Stanford NNDep parser: features used

In regards to Stanford’s neural network dependency parser*̦ which features are used during training and testing phases? In practice, which columns in a CONLLᶸ ˣ formatted data set could be substituted with _ without the parser loosing any accuracy when training? Which columns are never read?

Certainly ID, FORM and HEAD (columns # 1, 2 & 7) are a must, as most likely are U/C-POSTAG (# 4) and DEPREL (# 8). But how about the columns LEMMA, (X)-POSTAG and FEATS (# 3, 5 & 6)?
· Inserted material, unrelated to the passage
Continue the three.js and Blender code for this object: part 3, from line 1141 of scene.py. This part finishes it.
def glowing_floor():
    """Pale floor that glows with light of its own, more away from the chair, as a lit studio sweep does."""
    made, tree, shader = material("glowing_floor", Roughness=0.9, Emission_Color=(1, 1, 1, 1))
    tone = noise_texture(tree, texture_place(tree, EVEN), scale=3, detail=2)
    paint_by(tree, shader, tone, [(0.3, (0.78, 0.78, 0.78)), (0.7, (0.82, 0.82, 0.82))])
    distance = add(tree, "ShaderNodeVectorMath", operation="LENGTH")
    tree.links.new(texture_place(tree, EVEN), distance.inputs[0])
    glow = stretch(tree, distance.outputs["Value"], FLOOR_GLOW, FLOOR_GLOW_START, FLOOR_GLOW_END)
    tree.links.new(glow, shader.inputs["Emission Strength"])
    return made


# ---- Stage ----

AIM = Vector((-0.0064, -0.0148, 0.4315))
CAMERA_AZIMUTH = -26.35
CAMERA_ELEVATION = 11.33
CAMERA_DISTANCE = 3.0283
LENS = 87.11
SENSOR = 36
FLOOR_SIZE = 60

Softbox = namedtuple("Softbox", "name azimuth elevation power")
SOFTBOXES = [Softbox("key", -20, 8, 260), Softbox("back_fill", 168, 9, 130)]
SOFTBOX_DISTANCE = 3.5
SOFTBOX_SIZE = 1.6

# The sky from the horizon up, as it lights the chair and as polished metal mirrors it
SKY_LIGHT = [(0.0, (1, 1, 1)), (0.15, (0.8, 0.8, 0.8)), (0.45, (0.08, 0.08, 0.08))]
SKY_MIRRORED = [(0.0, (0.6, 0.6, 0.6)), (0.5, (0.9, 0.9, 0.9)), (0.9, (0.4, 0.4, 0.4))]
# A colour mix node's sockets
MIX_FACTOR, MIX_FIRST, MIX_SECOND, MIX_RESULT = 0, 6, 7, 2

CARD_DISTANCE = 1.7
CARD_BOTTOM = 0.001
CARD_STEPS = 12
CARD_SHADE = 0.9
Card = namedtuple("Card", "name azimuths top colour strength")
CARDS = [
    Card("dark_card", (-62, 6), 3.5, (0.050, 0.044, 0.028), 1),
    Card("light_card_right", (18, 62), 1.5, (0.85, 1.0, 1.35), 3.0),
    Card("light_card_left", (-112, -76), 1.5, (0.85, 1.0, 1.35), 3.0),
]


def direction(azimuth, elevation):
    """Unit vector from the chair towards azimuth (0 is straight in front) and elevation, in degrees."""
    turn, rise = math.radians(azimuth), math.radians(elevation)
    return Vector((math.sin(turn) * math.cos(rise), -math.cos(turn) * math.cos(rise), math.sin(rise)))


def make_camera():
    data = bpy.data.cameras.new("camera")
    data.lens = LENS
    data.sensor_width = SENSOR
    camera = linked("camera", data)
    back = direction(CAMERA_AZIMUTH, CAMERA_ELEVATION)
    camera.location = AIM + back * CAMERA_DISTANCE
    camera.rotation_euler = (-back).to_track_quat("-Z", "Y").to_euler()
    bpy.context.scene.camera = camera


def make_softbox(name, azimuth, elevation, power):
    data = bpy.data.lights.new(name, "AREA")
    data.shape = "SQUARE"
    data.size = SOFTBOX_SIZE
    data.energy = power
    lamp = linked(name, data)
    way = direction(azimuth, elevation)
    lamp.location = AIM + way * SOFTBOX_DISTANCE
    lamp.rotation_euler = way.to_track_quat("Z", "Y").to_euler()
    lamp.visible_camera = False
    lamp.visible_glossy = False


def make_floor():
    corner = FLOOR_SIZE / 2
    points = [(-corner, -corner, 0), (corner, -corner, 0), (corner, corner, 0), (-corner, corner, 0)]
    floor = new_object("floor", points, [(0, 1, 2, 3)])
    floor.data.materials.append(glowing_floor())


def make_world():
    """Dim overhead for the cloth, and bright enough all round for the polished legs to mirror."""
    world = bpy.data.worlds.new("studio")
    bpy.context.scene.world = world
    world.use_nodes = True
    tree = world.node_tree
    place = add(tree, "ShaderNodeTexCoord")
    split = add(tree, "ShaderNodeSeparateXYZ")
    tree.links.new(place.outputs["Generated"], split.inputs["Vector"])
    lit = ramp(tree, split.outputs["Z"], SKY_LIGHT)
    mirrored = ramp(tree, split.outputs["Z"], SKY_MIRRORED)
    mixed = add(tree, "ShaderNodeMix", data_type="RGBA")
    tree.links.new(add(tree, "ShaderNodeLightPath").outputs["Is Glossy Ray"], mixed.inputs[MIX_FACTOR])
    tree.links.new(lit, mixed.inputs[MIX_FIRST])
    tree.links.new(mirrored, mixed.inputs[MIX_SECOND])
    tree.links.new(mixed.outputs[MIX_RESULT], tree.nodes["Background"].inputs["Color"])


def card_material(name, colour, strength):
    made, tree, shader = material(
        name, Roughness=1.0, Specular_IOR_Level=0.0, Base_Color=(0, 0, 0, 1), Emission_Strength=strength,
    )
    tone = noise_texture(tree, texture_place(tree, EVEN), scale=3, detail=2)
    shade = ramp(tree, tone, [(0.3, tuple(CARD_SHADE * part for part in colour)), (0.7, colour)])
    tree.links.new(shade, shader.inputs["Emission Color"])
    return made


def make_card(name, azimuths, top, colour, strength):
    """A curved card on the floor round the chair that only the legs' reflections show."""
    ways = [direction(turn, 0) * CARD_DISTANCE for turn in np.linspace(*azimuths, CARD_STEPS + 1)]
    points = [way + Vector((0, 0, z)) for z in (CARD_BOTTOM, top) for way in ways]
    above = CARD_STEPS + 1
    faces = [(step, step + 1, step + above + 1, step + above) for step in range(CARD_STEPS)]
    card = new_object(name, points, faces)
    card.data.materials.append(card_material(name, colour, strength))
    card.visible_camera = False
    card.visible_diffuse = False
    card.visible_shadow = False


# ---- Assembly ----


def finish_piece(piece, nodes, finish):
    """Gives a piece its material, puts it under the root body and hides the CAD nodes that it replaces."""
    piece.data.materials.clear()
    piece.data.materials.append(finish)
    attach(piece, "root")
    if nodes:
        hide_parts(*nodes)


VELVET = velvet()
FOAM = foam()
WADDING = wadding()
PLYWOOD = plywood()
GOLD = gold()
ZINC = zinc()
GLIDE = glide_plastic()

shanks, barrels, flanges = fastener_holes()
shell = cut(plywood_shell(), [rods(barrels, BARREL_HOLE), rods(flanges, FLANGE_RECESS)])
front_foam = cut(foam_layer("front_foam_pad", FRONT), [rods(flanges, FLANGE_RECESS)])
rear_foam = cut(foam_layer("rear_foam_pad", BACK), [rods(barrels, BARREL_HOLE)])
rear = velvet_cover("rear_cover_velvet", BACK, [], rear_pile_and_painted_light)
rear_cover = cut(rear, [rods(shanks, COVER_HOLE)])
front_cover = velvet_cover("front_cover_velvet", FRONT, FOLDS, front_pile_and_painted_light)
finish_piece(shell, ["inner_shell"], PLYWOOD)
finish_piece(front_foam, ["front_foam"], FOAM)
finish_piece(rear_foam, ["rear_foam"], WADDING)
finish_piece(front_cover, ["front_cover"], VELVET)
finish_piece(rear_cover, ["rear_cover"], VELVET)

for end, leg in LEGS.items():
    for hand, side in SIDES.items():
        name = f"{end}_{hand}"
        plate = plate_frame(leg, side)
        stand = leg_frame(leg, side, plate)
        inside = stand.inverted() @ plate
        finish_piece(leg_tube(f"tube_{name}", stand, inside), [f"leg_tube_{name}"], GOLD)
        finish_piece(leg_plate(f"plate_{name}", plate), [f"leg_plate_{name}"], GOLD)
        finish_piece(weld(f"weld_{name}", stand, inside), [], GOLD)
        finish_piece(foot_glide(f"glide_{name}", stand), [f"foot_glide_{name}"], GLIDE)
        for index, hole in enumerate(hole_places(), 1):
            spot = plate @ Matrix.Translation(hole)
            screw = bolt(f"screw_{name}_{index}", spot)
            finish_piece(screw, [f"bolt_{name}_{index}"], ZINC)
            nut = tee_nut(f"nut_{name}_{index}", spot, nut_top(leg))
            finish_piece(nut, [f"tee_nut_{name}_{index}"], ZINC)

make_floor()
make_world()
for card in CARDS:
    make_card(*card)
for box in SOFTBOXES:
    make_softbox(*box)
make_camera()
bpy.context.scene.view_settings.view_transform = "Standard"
Do they help while training, or whether the treebank contains any information in these is irrelevant for the parser?

Solution

In the current implementation, we only use the following fields. My column indexing begins from 1.

FORM (column 2)
UPOSTAG (column 4) [^1]
HEAD (column 7)
DEPREL (column 8)

[^1]: If parsing with coarse part-of-speech tags (-cPOS), we read column 5 instead.

Everything else can be null, so long as you don't break the CoNLL format (i.e., still include a _ in the null column).

See exactly which columns we read here: edu.stanford.nlp.parser.nndep.Util.loadConllFile. Note these are the same for both CoNLL-X and CoNLL-U representations.